Sonia’s chin went hard; her eyes clouded. “It won’t happen again.”

Roberta wasn’t sure about that. But as Sonia drifted to sleep, she sat still, her mind dwelling on the problem, poking at it from all sides. Sonia was tired, drained, but Roberta was resilient. So was CeCe. So was Katie.

They’d gotten this far, all of them. Without breaking, without dying. Sonia wasn’t alone.

Together, they could do something. Together, they could carry on.

They sat on the floor of their room that night, all four of them, gathered around CeCe’s radio. With the sound low so Susan Brady wouldn’t hear, they listened to a show about cops chasing a murderer, and a rendition of “Three Little Maids” that made them all laugh. Then another show, this one about cowboys, before it got late enough that everything went off the air and CeCe turned the radio off. And then they talked.

In the dark, when they’d all been listening for hours, already relaxed, it suddenly became easy. The words flowed, weaving over one another, making up the pattern as they went along. Roberta told about Uncle Van, about the day she had opened the garage door and found him, sitting on a wooden chair, weeping, a pistol in his mouth. She told them of the days afterward, the silence in herself that she couldn’t break, the doctors, Uncle Van’s bloodshot eyes. He hadn’t been able to look at her. Roberta felt a new lump in her throat as she told it, remembering. She wished now that she’d crawled into Uncle Van’s lap and put her arms around his neck and never let go. But she’d been thirteen, and everyone had been horrified and silent, including her, and she hadn’t known what to do.

“Where is he now?” Katie’s low voice came through the dark when Roberta finished.

“He’s still at home,” Roberta said. “He sees doctors. Mother says he isn’t well, that Dad wants to put him in a hospital.” She forced the words out. “They’re fighting. Mother and Dad. I could see it on Family Visit Day—they wouldn’t look at each other, talk to each other. They’re ashamed of me and Uncle Van both. I know Dad works a lot. Mother’s eyes were red, and she says . . . she says it isn’t a good time to come home.”

The others talked now as Roberta subsided. A weight had lifted from her chest. Each girl spoke while the others were quiet, listening.

It went like that, night after night.
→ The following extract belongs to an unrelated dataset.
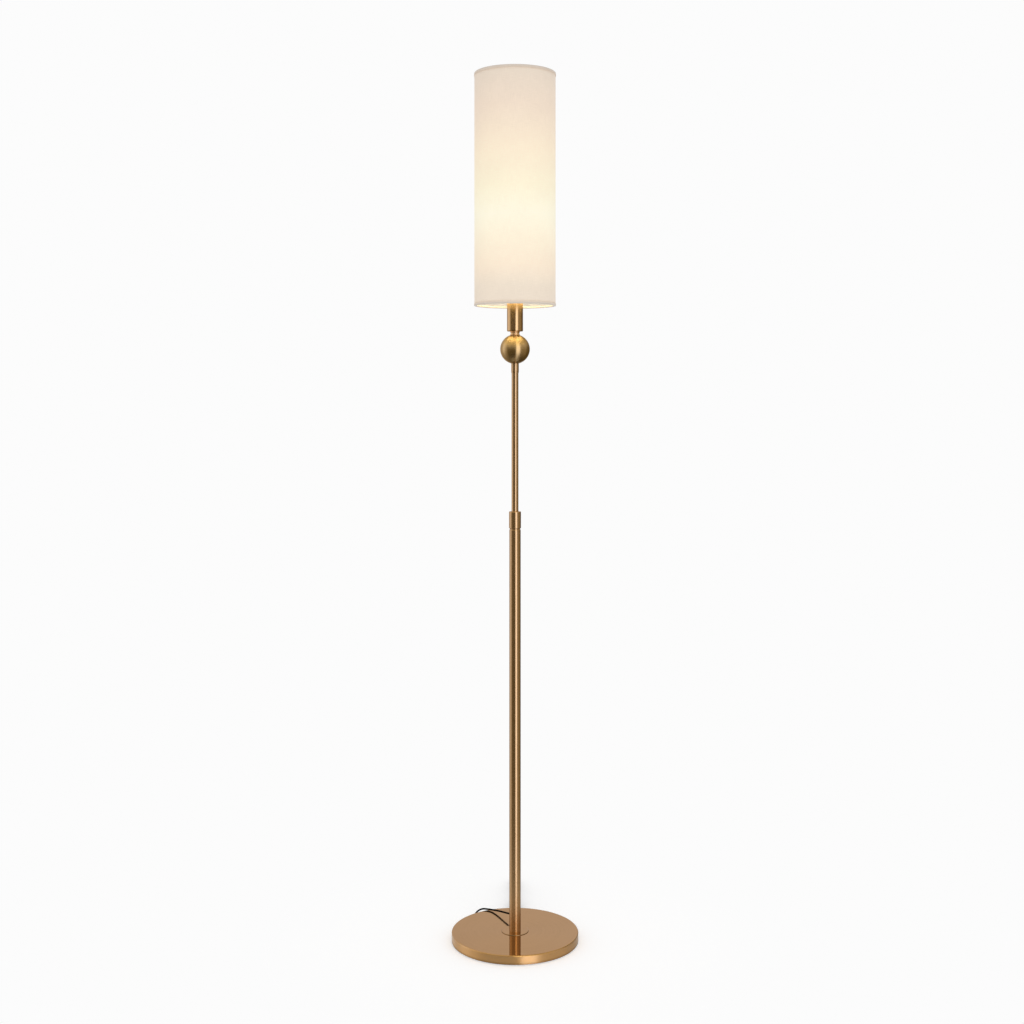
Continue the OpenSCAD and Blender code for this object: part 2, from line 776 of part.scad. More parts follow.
foot_pad();
base_plate();
base_weight();
base_skin();
fixing_nut();
fixing_washer();
base_stud();
pole_flange();
pole_insert();
lower_tube();
cord_boot();
pole_guide();
grip_ring();
lock_sleeve();
slide_bush();
upper_tube();
ball_collar();
ball_rod();
ball();
neck();
socket_sleeve();
lamp_holder();
bulb_cap();
bulb_glass();
shade_spider();
shade_ring();
shade_wire_top();
shade_liner();
shade_fabric();
hem_bottom();
hem_top();
cord();
switch_body();
switch_rocker();
cord_lead();
cord_hank();
hank_tie();
cord_tail();
plug_body();
plug_blades();
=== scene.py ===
"""The looks of the column floor lamp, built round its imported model. Metres, +Z up, front faces -Y."""

import math

import bpy
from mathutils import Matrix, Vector, noise


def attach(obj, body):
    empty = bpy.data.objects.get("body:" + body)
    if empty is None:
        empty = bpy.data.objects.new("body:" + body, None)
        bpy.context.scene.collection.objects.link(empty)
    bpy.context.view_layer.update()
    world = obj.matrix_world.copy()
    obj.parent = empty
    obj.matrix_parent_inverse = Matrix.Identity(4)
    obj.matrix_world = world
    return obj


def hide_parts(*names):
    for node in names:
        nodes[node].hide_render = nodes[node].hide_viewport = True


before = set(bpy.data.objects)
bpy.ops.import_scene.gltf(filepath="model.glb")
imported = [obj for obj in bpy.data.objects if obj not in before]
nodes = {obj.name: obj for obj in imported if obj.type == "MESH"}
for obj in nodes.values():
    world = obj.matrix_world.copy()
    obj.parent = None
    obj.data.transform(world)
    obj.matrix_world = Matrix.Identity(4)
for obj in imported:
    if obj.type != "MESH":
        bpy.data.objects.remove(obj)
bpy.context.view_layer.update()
MM = 0.001


# ---------------------------------------------------------------- camera

PHOTO_PX = 1024
SHIFT_PX = (-3, -112)
CAMERA_AT = (0, -2.56, 0.9947)


def make_camera():
    lens = bpy.data.cameras.new("camera")
    lens.lens = 48.87
    lens.sensor_width = 36
    lens.shift_x, lens.shift_y = (px / PHOTO_PX for px in SHIFT_PX)
    lens.clip_end = 200
    camera = bpy.data.objects.new("camera", lens)
    camera.location = CAMERA_AT
    camera.rotation_euler = (math.radians(90), 0, 0)
    bpy.context.scene.collection.objects.link(camera)
    bpy.context.scene.camera = camera


make_camera()
bpy.context.scene.view_settings.view_transform = "Standard"


# ---------------------------------------------------------------- node helpers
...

Katie, with CeCe as an accomplice, began pilfering extra food from the dining hall at supper, sneaking through a door into the kitchen and taking it while CeCe kept watch. They snacked on the extra food every night after dark; they pretended that it was for all of them, but by tacit agreement they gave most of it to Sonia. With the lights out and the cold winter coming outside, they ate and listened to the radio and told their stories, one by one, detail upon detail. Katie and Thomas, the boy who’d attacked her and told her to hold still. CeCe and her mother’s accident at the beach. Roberta told them, hesitantly, about the song she’d heard on the hockey field, the same song Uncle Van had been playing in the garage that day, as if someone or something had drawn the memory straight from her mind. And the next night Katie told them about Special Detention, and the spiders, and the messages in the textbooks. And the scratching at the window, the voice begging to be let in.
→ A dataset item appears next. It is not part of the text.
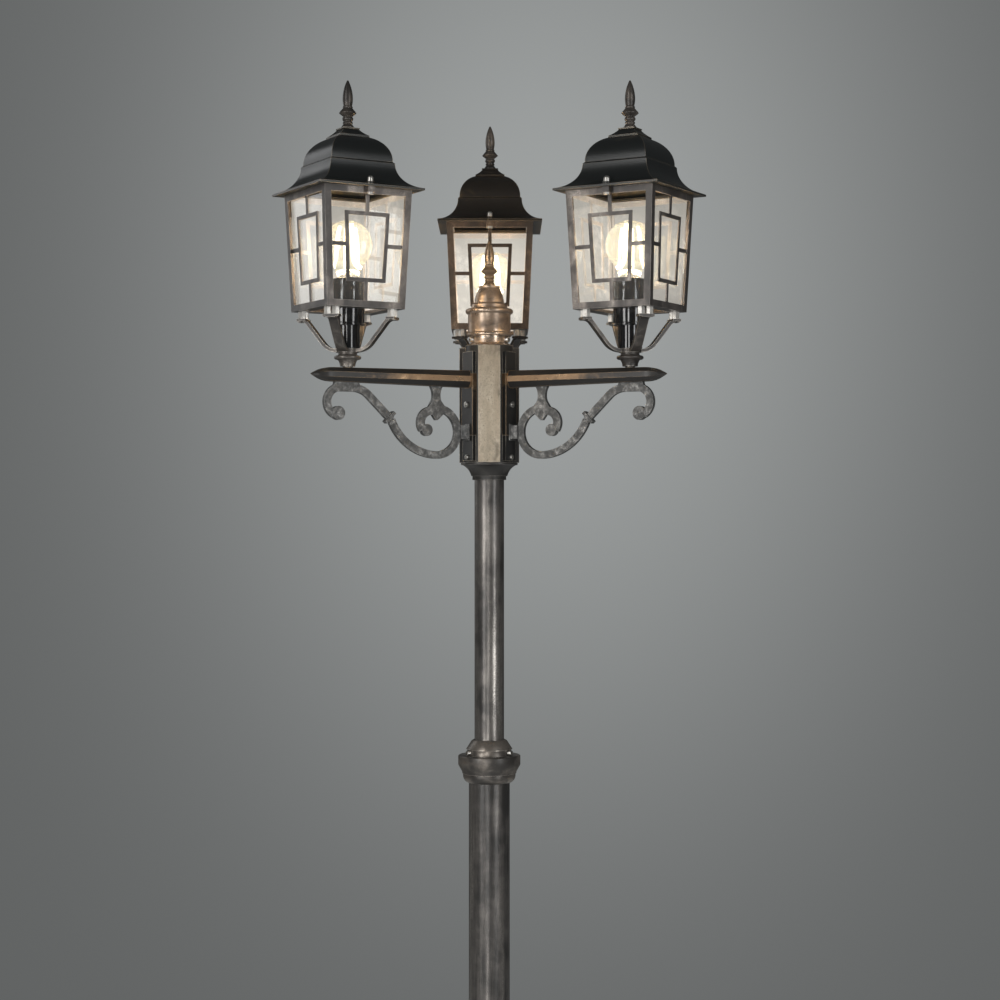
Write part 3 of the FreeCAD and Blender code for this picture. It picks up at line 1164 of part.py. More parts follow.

Sonia spoke rarely, but when she did, the others went silent, listening, from the first word. She told them slowly, doling out piece by piece, about Ravensbrück—the layout of the barracks and the other buildings, the women and the other children she’d met there, the weather, the cold, the food, the day-to-day comings and goings of the prison, the stories the women had told. It was slow and it was hard to hear, but the girls listened to all of it, and as Sonia spoke, Roberta fancied that perhaps she felt better. That sending the experience out of her head and into words made it less immense, less impossible. They set up a signaling system for her to use if she felt another episode coming on, but Sonia didn’t use it.

They were trapped here at Idlewild. But Idlewild wasn’t everything. It wasn’t the world.

Someday, by God, Roberta thought, I’m going to get out of here. Someday we all will. And when we do, we will finally be free.